Memories of the Black Sox come to mind as one reads about a couple of Korean pitchers accused of taking bribes. They’re under investigation in cases that are more sophisticated and complicated than throwing games. What pitcher, actually, wants to pitch so badly as to be sure of losing? In the Internet age, thousands of people can go online and bet instantly on the next batter, the next pitch, who will walk next.

A pitcher may figure he can afford to take a bribe for promising, say, to walk the second batter in the third inning ― and then throw hard the rest of the way to win the game anyway. Easy ― so easy, in fact, that most forms of Internet gambling on sports are illegal in Korea and the prosecutors expect to catch more players and gamblers in a broadening investigation.

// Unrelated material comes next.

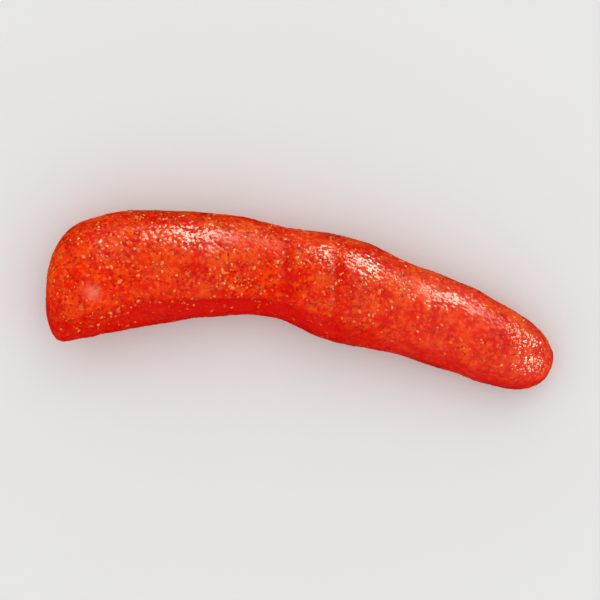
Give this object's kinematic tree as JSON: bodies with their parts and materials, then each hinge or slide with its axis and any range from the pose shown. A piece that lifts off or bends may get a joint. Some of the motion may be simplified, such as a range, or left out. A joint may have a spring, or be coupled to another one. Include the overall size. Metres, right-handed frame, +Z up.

The current sports scandal also evokes memories of a much more recent American case, that of Pete Rose, possibly the greatest player in baseball history, who admitted eventually to having bet on his own team, the Cincinnati Reds, as a manager. He said that he only bet for, not against, the Reds, but he was thrown out of baseball in 1989 and may never be enshrined in the Hall of Fame in Cooperstown, New York.

That’s a mistake. You can’t get away from the fact that Rose set records for numbers of hits and at-bats. He was the ultimate hustler. When I met him in an exhibition series in Japan years ago, he was glad to chat while nervously playing “pepper” ― repeatedly hitting the ball lightly, quickly to someone else tossing it from a few feet away.

And when he wasn’t playing pepper and wasn’t on the field, he was jogging in place, doing exercises, a man in motion. Although the games in Japan had no meaning statistically, he played to win, diving head first into third base to stretch out a hit, running against the wall in left field. They didn’t call him “Charlie Hustle” for nothing. The Japanese loved him. He showed them the respect of playing his best against them as if every game, every play counted.

Rose might not, however, like the corollary to my view that he belongs in the Hall of Fame. That is, the words beneath his bronzed image should state that he was kicked out of baseball for gambling, that he broke the sternest rule in the game, a violation of trust almost as bad as Shoeless Joe deliberately losing the World Series by letting flyballs drift out of his reach or throwing to the wrong base or throwing short or wild. Shoeless Joe may have had some of the highest batting averages, but today he’s remembered for the Black Sox scandal, the kid saying, “Say it ain’t so, Joe.”

Other players who might otherwise be sure bets ― maybe not the best word in this context ― for the Hall of Fame should also be named and shamed beneath their images on the bronze plaques in Cooperstown. I’m thinking of those who were guilty of building up their muscles to home-run or pitching perfection by taking illegal drugs, some by injection, others by pills.

Barry Bonds would doubtless have hit hundreds of home runs but maybe not more than 700 had he not fallen for the conman who talked him into the wonders of whatever he was peddling. And no way would Roger Clemens, in the twilight of his career, have recorded all those wins and the league-lowest earned run average, for the Houston Astros after his great years with the Yankees, Red Sox and Blue Jays if he hadn’t been on steroids. It would be preposterous not to have them and a few others with similar flawed histories in the Hall of Fame ― but with the nature of their notoriety fully explained beneath their images in bronze.

Whether we’re talking about betting, or taking weird drugs, or accepting bribes, Korean league officials, team owners and prosecutors have to get tough, fast, if they see something amiss. There are too many ways to fix bets these days to be able to offer forgiveness or second chances.

From nothing when the Korean Baseball League was founded 30 years ago, Korean pro baseball now draws more spectators each year than do soccer and basketball combined. Anyone who’s been to a baseball game here knows the incredible enthusiasm for a sport that most Koreans knew little about as recently as the 1970s. Internet gambling, and, far worse, taking bribes for walks and other stuff, betrays both fans and players.

Corruption in this society is endemic. The envelope, the payoff, is routine. It’s time now to wipe out the problem in baseball here before greed and stupidity ruin more players and finally the game when it’s getting to be a national phenomenon ― almost like K-pop or cell phones.